A giant leap for me, if not humankind



Moon and starry night

First Man

It's been difficult recently to avoid reading or hearing about the film of the moon landing, 'First Man'. So in a flagrant attempt to tap into the zeitgeist I thought it would be clever to suggest an analogy between the 1969 event and my own launch - that of my my first novel sent off into the unknown solar system known as 'literary agents'.

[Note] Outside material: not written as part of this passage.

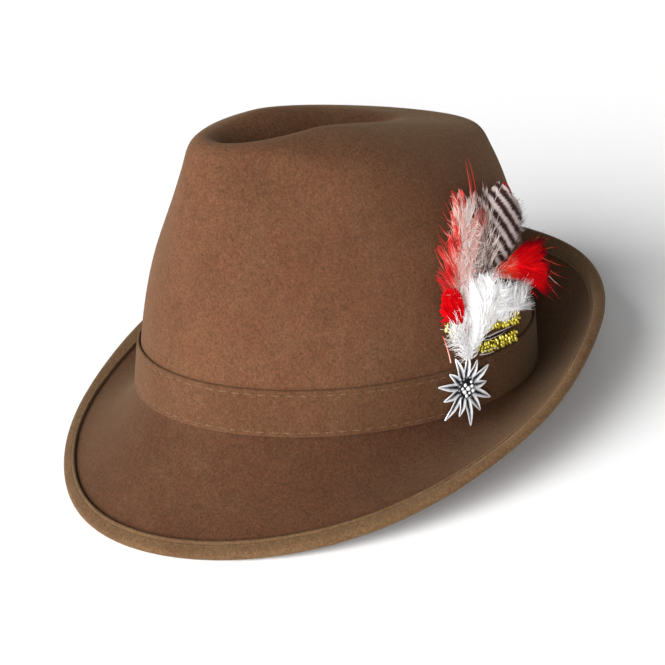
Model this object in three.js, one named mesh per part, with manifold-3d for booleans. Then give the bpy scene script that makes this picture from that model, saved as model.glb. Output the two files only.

I'm Neil Armstrong. No, don't laugh.

But, what on earth (see what I did there?) has Neil Armstrong really got to do with me? Well, in sending the opening chapters, synopsis and letters off to prospective agents, there is every chance that like Apollo 11, or parts of it, it will be returned to me - splashing into my inbox some time in the near future. Safe, unharmed and with a tale to tell - although sadly not mine, unless it is 'Thanks, but no thanks.'

Or to continue the analogy on a more sombre note, perhaps like a failed mission or a craft that misses its target and disappears into the darkness, there will be no return. I will send out messages, 'Can you hear me Major Tom?', to a manuscript that has disappeared into a literary agent's black hole where no one can hear it scream. (I apologise in advance to any astrophysicists if I have mixed my space metaphors unscientifically).

Don't talk to me about titles

Let's ditch the literary devices for the moment. The bare facts are that I have sent the opening fifty pages or so of my fantasy novel to three agents, and that is at least a start - whatever happens. I vacillated on the title, calling it 'Procter's Choice' in two, and 'Rise of the Andahar' in the third. Clearly the latter is more of a fantasy-sounding title, but I quite like the plain, Anglo-Saxon simplicity of the other. I have spent ages (longer than it took the Mars Rover to find a landing spot) to choose a title - and I still haven't done it. Given the version of the novel I'm sending is one of many iterations perhaps I should call it 'Procter 13' - 'though given that particular Apollo mission's malfunction, perhaps not.

The new frontier

It feels like a sort of achievement to get this far, but perhaps rather than a real moon landing, this was more like all the virtual steps and simulated attempts that preceded the real thing. Maybe my novel is the preparation for the real thing, yet to be written - the giant leap still to be made. Somewhere, there is another virgin moon, its dusty surface untouched by print - waiting quietly for the clatter of my laptop keys to spatter words across its lunar landscape. A new piece of writing always has the promise of the yet-to-be-discovered, a space where for a moment everything and anything is possible, an uninhabited panorama where everyday gravity is yet to drag you down.